Local and the State: A two-part strategy

Locally: The Colorado Community Rights Network is currently working at both the local and state levels. By helping create local groups supporting local Community Bills of Rights, we help communities protect themselves from unwanted and oftentimes dangerous corporate projects. The first local Bill of Rights was established in Lafayette, Colorado, in November 2013. In that election, the people of Lafayette enacted the Lafayette Community Rights Act to Ban Hydraulic Fracturing. This city charter amendment banned oil and gas development and the disposal of associated industrial wastes within the city limits, and it created a full and protective Community Bill of Rights enforcing residents’ rights to clean air, clean water, freedom from chemical trespass, and local self-determination. The measure passed by over 60% of the popular vote.

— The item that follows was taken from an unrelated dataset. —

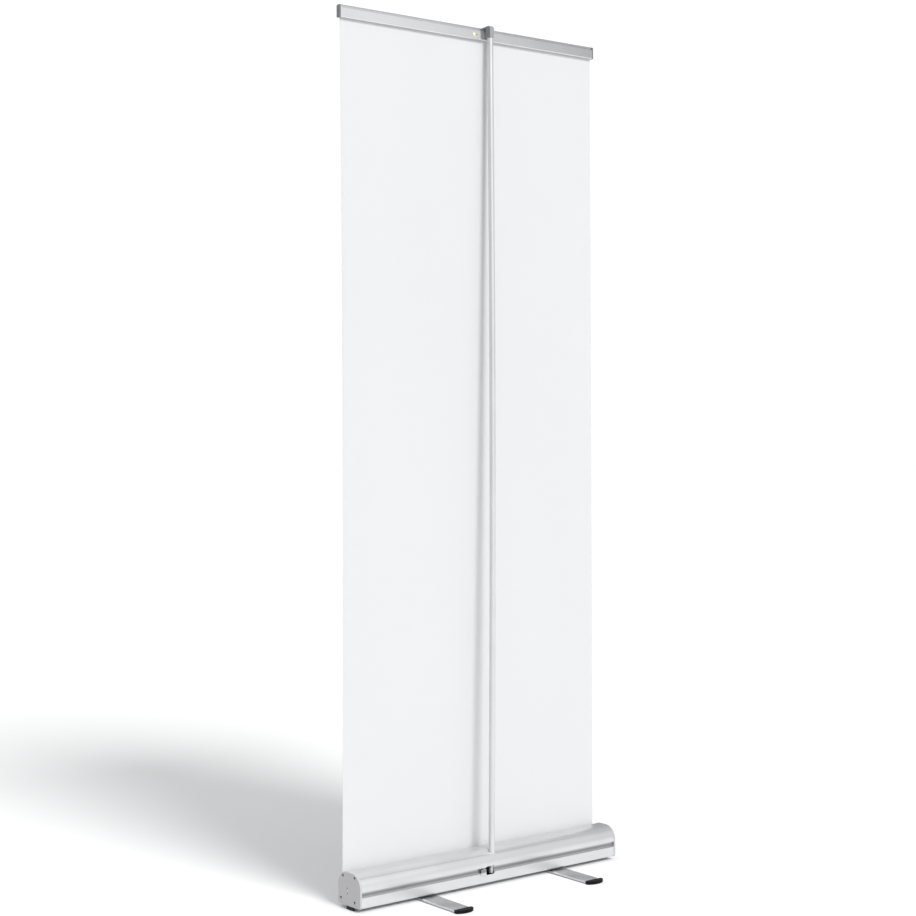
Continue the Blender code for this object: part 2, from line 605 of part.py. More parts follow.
def make_foot_cap(side, x, end, facing):
    half = FOOT_WIDTH / 2 + 1.6 * MM
    corner = 9 * MM
    start, tip = FOOT_CAP_START, FOOT_HALF_LENGTH
    outline = [(-half, start), (half, start)]
    outline += arc((half - corner, tip - corner), (corner, corner), 0, 90, 5)
    outline += arc((corner - half, tip - corner), (corner, corner), 90, 180, 5)
    cap = outline_solid(f"foot_cap_{end}_{side}", outline, FOOT_CAP_HEIGHT, BLACK)
    cap.location = (x, 0, FOOT_CAP_HEIGHT / 2)
    cap.rotation_euler.z = 0.0 if facing > 0 else pi
    rounding = cap.modifiers.new("rounding", "BEVEL")
    rounding.width = 1.0 * MM
    rounding.segments = 2
    rounding.limit_method = "ANGLE"
    rounding.angle_limit = radians(60)
    reach = sorted((facing * (start - 2 * MM), facing * (start + 8 * MM + GAP)))
    pocket = box(f"pocket_{end}_{side}", (x - FOOT_WIDTH / 2 - GAP, reach[0], FOOT_BOTTOM - GAP),
                 (x + FOOT_WIDTH / 2 + GAP, reach[1], FOOT_BOTTOM + FOOT_THICKNESS + GAP), None,
                 collection=CUTTERS)
    return cut(cap, pocket)


make_housing()
make_end_plates()
make_roller()
make_banner()
make_rail()
make_pole()
make_pole_seat()
make_feet()
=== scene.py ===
"""Looks of the roll-up banner stand: fine surfaces, materials, floor, light and camera.

+Z is up, and the base, rail and graphic run along X. The graphic faces -Y and the pole stands on the +Y side.
"""
import json
from math import asin, atan2, cos, pi, radians, sin, sqrt, tan

import bmesh
import bpy
from mathutils import Matrix, Vector


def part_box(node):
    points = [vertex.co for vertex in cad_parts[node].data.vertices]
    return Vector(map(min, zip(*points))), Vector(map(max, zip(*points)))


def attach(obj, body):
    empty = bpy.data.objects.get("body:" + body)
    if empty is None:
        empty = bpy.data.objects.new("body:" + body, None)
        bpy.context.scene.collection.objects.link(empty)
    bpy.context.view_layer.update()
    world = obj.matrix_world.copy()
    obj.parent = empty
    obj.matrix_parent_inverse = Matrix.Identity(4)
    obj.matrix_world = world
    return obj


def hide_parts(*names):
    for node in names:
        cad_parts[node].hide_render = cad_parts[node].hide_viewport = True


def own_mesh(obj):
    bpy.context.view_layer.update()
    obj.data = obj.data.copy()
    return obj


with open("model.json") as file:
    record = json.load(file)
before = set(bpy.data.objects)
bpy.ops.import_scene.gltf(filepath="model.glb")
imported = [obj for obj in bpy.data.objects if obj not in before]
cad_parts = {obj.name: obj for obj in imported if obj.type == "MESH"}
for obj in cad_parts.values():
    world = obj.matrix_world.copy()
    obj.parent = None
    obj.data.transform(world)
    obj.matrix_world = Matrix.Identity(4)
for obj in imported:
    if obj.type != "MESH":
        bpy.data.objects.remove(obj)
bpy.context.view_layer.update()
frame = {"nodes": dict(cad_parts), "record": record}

MM = 0.001
SIDES = {"right": 1, "left": -1}     # as seen from the front of the graphic


def low_high(node):
    low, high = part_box(node)
    return Vector(low), Vector(high)


def middle_of(node):
    low, high = low_high(node)
    return (low + high) / 2


# ---------------------------------------------------------------- sizes

plate_low, plate_high = low_high("end_plate_right")
shell_high = low_high("base_housing")[1]
film_low, film_high = low_high("banner")

BASE_HALF_DEPTH = plate_high.y
BASE_BOTTOM, BASE_TOP = plate_low.z, plate_high.z
BASE_CORNER = 5 * MM
DOME_START = 55 * MM
DOME_FRONT_RADIUS, DOME_REAR_RADIUS = 35.5 * MM, 33.5 * MM
DOME_STEPS, PLATE_STEPS = 28, 24
PROUD = plate_high.y - shell_high.y     # how far the end plates stand out past the housing
WALL = 1.8 * MM
SLOT_HALF_WIDTH = 2 * MM
REAR_LINE_Y, CREST_LINE_Y = 35.5 * MM, -15.5 * MM      # fine slots that run along the dome
GROOVE_TOP, GROOVE_BOTTOM, GROOVE_DEPTH = 48.5 * MM, 35.5 * MM, 4.5 * MM
WINDOW_LEFT, WINDOW_RIGHT, WINDOW_BOTTOM, WINDOW_TOP = 1.5 * MM, 28 * MM, 29.5 * MM, 50.5 * MM
WINDOW_CORNER = 3.5 * MM
PAD_CUT = 9 * MM                        # the pads end this far short of their CAD nodes at the rear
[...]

Statewide: On a state level, we are advancing constitutional change through the campaign for the 2016 ballot initiative, the Colorado Community Rights Amendment to the Colorado Constitution. This historic effort, now working its way into the petitioning stage, asserts that people’s rights are fundamental and superior to court-conferred corporate “rights.” If enacted, it will enable local governments to define fundamental rights and prohibit activities that violate those rights. It would give local communities “the power to enact local laws establishing, defining, altering, or eliminating the rights, powers, and duties of corporations and other business entities operating or seeking to operate in the community.” It would bar the State of Colorado from forcing unwanted corporate projects onto unwilling communities. This binding amendment will begin the fundamental legal changes we see as necessary to build genuine democratic community rights and ensure Colorado’s sustainability.